Here is what Amazon had to say:For years, Stephanie Plymale, successful CEO and interior designer, kept her past a fiercely guarded secret. Only her husband knew that her childhood was fraught with every imaginable hardship: neglect, hunger, poverty, homelessness, truancy, foster homes, a harrowing lack of medical care, and worse. Stephanie, in turn, knew very little about the past of her mother, who was in and out of jails and psych wards for most of Stephanie’s formative years. All this changed when a series of shocking revelations forced Stephanie to revisit her tortured past and revise the meaning of every aspect of her compromised childhood.

American Daughter is the extraordinary true story of a young girl growing up on the wrong side of the American Dream. Stephanie has slept in blankets on the floor of crowded apartments, lived in the back seat of a car with her siblings, and spent decades looking over her shoulder at a mother who might just as easily hug or harm her. American Daughter is at once a moving account of a troubled mother-daughter relationship and a meditation on resilience, transcendence, and ultimately, redemption.”
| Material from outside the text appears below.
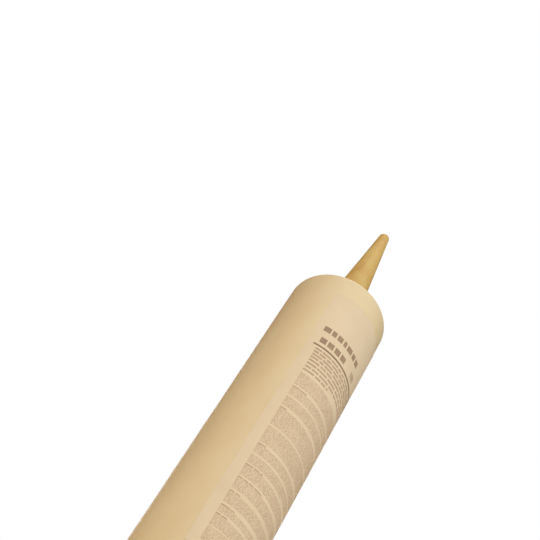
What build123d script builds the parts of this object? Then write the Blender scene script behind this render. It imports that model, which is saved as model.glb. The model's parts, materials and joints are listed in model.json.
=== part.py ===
from build123d import *
import os
from math import asin, atan2, cos, hypot, pi, sin, tan

# A ten-ounce sealant cartridge that stands on its rear rim, nozzle up.
# All sizes are in millimetres. +Z runs up the axis and the rear rim lies on z = 0.

# ---- barrel: one moulding, with the front face, the nozzle seat and the neck ----
body_radius = 25.0
body_length = 215.0  # rear rim to the flat front face
body_wall = 1.4
front_thickness = 2.0
front_round = 2.4  # outer edge of the front face
cavity_round = 1.2  # the same corner inside
rear_round = 0.4  # outer edge of the rear rim
rear_lead = 0.6  # chamfer inside the rear rim that lets the piston in
seat_margin = 1.35  # low boss under the nozzle, outside its grips
seat_height = 1.2
seat_round = 0.5
neck_radius = 7.2  # core of the neck, under its thread
neck_height = 14.0
neck_wall = 2.0
neck_chamfer = 0.6
bore_lead = 1.0  # chamfer where the neck's bore leaves the cavity

# ---- foil seal on the neck's end ----
seal_thickness = 0.1
seal_margin = 0.7  # bare ring left around the foil

# ---- nozzle: a hollow cone with a closed round tip and a screw socket ----
nozzle_length = 82.4
nozzle_wall = 1.3
cone_step = 1.35  # sloping step from the skirt in to the cone
tip_radius = 2.85
tip_solid = 4.0  # solid end that is cut off before use
thread_room = 0.85  # radial space between the neck's core and the socket for the thread
socket_headroom = 0.4
socket_lead = 0.5
grip_count = 12
grip_width = 1.1
grip_proud = 0.8
grip_root = 0.65  # how far each grip's bar is sunk into the skirt's wall
grip_round = 0.36
grip_margin = 1.0  # plain skirt below and above the grips

# ---- piston: a cup that opens to the rear, with two wiper lips ----
piston_height = 20.0
piston_depth = 14.0  # from the rear rim to the piston's own rear edge
piston_clearance = 0.08
piston_crown = 1.6
piston_wall = 1.2
lip_height = 3.0
lip_relief = 0.8  # how far the skirt stands back between the lips
lip_chamfer = 0.5
crown_chamfer = 0.9
rib_count = 8
rib_width = 1.0
rib_height = 5.0
hub_radius = 7.0
hub_wall = 1.0

# ---- sealant charge ----
fill_gap = 0.05

# ---- paper label ----
label_thickness = 0.13
glue_gap = 0.02
label_front_margin = 16.0  # bare barrel in front of the label
label_rear_margin = 14.0
bare_stripe_deg = 80.0  # bare barrel between the label's two side edges
bare_centre_deg = -135.0

# ---- what follows from them ----
bore_radius = body_radius - body_wall
cavity_top = body_length - front_thickness
seat_top = body_length + seat_height
neck_top = seat_top + neck_height
neck_bore_radius = neck_radius - neck_wall
seal_top = neck_top + seal_thickness
socket_radius = neck_radius + thread_room
socket_top = seal_top + socket_headroom
skirt_radius = socket_radius + nozzle_wall
seat_radius = skirt_radius + grip_proud + seat_margin
cone_base_radius = skirt_radius - cone_step
cone_base = socket_top + cone_step
nozzle_top = seat_top + nozzle_length
piston_front = piston_depth + piston_height

UPRIGHT = (Align.CENTER, Align.CENTER, Align.MIN)


def rod(radius, low, high):
    """An upright cylinder on the axis, between two heights."""
    return Pos(0, 0, low) * Cylinder(radius, high - low, align=UPRIGHT)


def top_edges(solid):
    return solid.edges().group_by(Axis.Z)[-1]


def bottom_edges(solid):
    return solid.edges().group_by(Axis.Z)[0]


def turned(corners):
    """A solid turned about the axis from the (radius, height) corners of half its section."""
    outline = Polyline(*[(radius, 0, height) for radius, height in corners], close=True)
    return revolve(make_face(outline), Axis.Z)


def inside(low, gap):
    """The space between the height low and the foil, with a gap left all round."""
    roof = cavity_top - gap
    throat = neck_bore_radius - gap
    room = fillet(top_edges(rod(bore_radius - gap, low, roof)), cavity_round)
    funnel = turned(
        [
            (0, low),
            (throat + bore_lead, low),
            (throat + bore_lead, roof),
            (throat, roof + bore_lead),
            (throat, neck_top - gap),
            (0, neck_top - gap),
        ]
    )
    return room + funnel


def make_barrel():
    shell = rod(body_radius, 0, body_length)
    shell = fillet(top_edges(shell), front_round)
    shell = fillet(bottom_edges(shell), rear_round)
    seat = fillet(top_edges(rod(seat_radius, cavity_top, seat_top)), seat_round)
    neck = chamfer(top_edges(rod(neck_radius, cavity_top, neck_top)), neck_chamfer)
    lead = turned(
        [(0, 0), (bore_radius + rear_lead, 0), (bore_radius, rear_lead), (0, rear_lead)]
    )
    return shell + seat + neck - inside(0, 0) - lead


def make_neck_seal():
    return rod(neck_radius - seal_margin, neck_top, seal_top)


def cone_half_angle():
    """Half the angle of the cone that leaves the base circle and meets the round tip smoothly."""
    rise = nozzle_top - tip_radius - cone_base
    return atan2(cone_base_radius, rise) - asin(tip_radius / hypot(cone_base_radius, rise))


def tip_point(angle):
    """A point on the round tip's section, at an angle above its widest level."""
    centre = nozzle_top - tip_radius
    return (tip_radius * cos(angle), 0, centre + tip_radius * sin(angle))


def make_nozzle():
    taper = cone_half_angle()
    tangent = tip_point(taper)
    middle = tip_point((taper + pi / 2) / 2)
    crest = tip_point(pi / 2)
    side = Polyline(
        (0, 0, seat_top),
        (skirt_radius, 0, seat_top),
        (skirt_radius, 0, socket_top),
        (cone_base_radius, 0, cone_base),
        tangent,
    )
    outline = side + ThreePointArc(tangent, middle, crest) + Line(crest, (0, 0, seat_top))
    solid = revolve(make_face(outline), Axis.Z)

    passage_top = nozzle_top - tip_solid
    passage_base_radius = cone_base_radius + (cone_base - socket_top) * tan(taper) - nozzle_wall
    passage_top_radius = passage_base_radius - (passage_top - socket_top) * tan(taper)
    passage = turned(
        [
            (0, seat_top),
            (socket_radius + socket_lead, seat_top),
            (socket_radius, seat_top + socket_lead),
            (socket_radius, socket_top),
            (passage_base_radius, socket_top),
            (passage_top_radius, passage_top),
            (0, passage_top),
        ]
    )

    grip_low = seat_top + grip_margin
    grip_high = socket_top - grip_margin
    grip_depth = grip_proud + grip_root
    bar = Box(grip_depth, grip_width, grip_high - grip_low, align=(Align.MAX, Align.CENTER, Align.MIN))
    bar = fillet(bar.edges().filter_by(Axis.Z).group_by(Axis.X)[-1], grip_round)
    bar = Pos(skirt_radius + grip_proud, 0, grip_low) * bar
    for index in range(grip_count):
        solid += Rot(0, 0, index * 360 / grip_count) * bar
    return solid - passage


def make_piston():
    lip_radius = bore_radius - piston_clearance
    skirt = lip_radius - lip_relief
    hollow = skirt - piston_wall
    rear = piston_depth
    front = piston_front
    crown = front - piston_crown
    cup = turned(
        [
            (hollow, rear),
            (lip_radius - lip_chamfer, rear),
            (lip_radius, rear + lip_chamfer),
            (lip_radius, rear + lip_height),
            (skirt, rear + lip_height + lip_relief),
            (skirt, front - lip_height - lip_relief),
            (lip_radius, front - lip_height),
            (lip_radius, front - crown_chamfer),
            (lip_radius - crown_chamfer, front),
            (0, front),
            (0, crown),
            (hollow, crown),
        ]
    )
    hub_low = crown - rib_height
    hub = rod(hub_radius, hub_low, crown) - rod(hub_radius - hub_wall, hub_low, crown)
    rib_start = hub_radius - hub_wall / 2
    rib_end = hollow + piston_wall / 2
    rib = Box(rib_end - rib_start, rib_width, rib_height, align=(Align.MIN, Align.CENTER, Align.MIN))
    rib = Pos(rib_start, 0, hub_low) * rib
    cup += hub
    for index in range(rib_count):
        cup += Rot(0, 0, index * 360 / rib_count) * rib
    return cup


def make_sealant():
    return inside(piston_front + fill_gap, fill_gap)


def make_label():
    inner = body_radius + glue_gap
    low = label_rear_margin
    high = body_length - label_front_margin
    strip = Polyline(
        (inner, 0, low),
        (inner + label_thickness, 0, low),
        (inner + label_thickness, 0, high),
        (inner, 0, high),
        close=True,
    )
    wrap = revolve(make_face(strip), Axis.Z, 360 - bare_stripe_deg)
    return Rot(0, 0, bare_centre_deg + bare_stripe_deg / 2) * wrap


NODES = {
    "barrel": make_barrel,
    "neck_seal": make_neck_seal,
    "nozzle": make_nozzle,
    "piston": make_piston,
    "sealant": make_sealant,
    "label": make_label,
}

os.makedirs("parts", exist_ok=True)
for name, make in NODES.items():
    export_step(make(), os.path.join("parts", name + ".step"))
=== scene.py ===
import json
from math import asin, atan2, ceil, copysign, cos, degrees, exp, hypot, pi, radians, sin, sqrt, tan
from random import Random

import bmesh
import bpy
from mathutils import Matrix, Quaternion, Vector


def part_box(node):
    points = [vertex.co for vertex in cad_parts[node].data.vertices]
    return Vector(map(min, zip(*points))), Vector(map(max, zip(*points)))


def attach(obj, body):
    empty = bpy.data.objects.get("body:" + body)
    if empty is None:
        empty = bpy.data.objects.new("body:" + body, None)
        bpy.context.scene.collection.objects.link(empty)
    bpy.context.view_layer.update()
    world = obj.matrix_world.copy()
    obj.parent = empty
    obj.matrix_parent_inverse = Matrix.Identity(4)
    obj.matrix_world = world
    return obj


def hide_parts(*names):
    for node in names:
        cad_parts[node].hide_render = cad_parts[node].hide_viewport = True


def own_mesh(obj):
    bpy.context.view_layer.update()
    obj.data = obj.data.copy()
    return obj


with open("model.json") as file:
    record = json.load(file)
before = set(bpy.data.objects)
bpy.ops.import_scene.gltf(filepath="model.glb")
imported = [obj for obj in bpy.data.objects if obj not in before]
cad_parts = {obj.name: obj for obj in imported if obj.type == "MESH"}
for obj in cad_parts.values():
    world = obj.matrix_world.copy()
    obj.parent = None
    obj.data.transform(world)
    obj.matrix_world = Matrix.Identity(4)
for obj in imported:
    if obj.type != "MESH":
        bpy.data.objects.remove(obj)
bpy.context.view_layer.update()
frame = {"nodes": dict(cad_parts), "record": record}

# A sealant cartridge that stands on its rear rim, nozzle up. Its sizes are in millimetres, and
# MM turns them to metres. The floor, the lights and the camera are placed in metres. Angles
# are in degrees where a name ends in _deg, and in radians elsewhere.
MM = 0.001


def extent(box):
    """The radius, the lowest level and the highest level of a CAD node's box."""
    low, high = box
    return high[0] / MM, low[2] / MM, high[2] / MM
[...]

I did go on Youtube and found a short interview with the author.  If you watch, you will get a sense of what the book is about.

Amazon readers gave the book 4.7 stars.  I would wholeheartedly agree.  In fact, I think I’m giving it 4.9 stars.  It was so good!!  I love the ending.  I love the message of hope.

You can find the book HERE on Amazon.

4 thoughts on “What I’m Reading: American Daughter

  1. Kate

    This sounds like a very good book and I’m putting it on my “to read” list. The author sure had much to overcome and did it. If you haven’t read The Glass Castle by Jeannette Walls, you may enjoy reading that.

    Reply
  2. Roxanne

    I recently read A Single Thread by Tracy Chevalier. The story is set in England in 1932. It made me think of you because of the part that embroidery played in the story. A friend recommended and I also read it in one day—good writing and enjoyable.

    Reply
  3. Jazz

    Jo, in about February I was feeling quite sorry for myself when I wrote to you that I was taking a part-time job. I thought I had retired from nursing, but I couldn’t live on the scarce income of being retired.

    You were so encouraging and supportive. Now I know you were right, that this was a very positive move. My patient and I have become close friends. She is now in hospice, but since March we have been writing her memoirs. They will likely not have the audience of AMERICAN DAUGHTER, but they are as meaningful.

    I’m always interested in what you’re reading. And in your good advice!

    Reply
  4. Stearns Carol

    I know you like WWII books and I just downloaded The Dressmakers of Auschwitz by Lucy Adington. The author interviewed the last surviving member of the 25 seamstresses who sewed dresses for the Nazi elite. https://smile.amazon.com/Dressmakers-Auschwitz-Story-Women-Survive-ebook/dp/B08QJ93W1Y/ref=sr_1_3?crid=3HLWMYG5IPKSS&dchild=1&keywords=the+dressmakers+of+auschwitz&qid=1632141109&sprefix=the+dressm%2Caps%2C188&sr=8-3
    I can’t put it down and I’m at the part where they arrive at Auschwitz. The author has done a lot of research to write this book. It has free audible credits.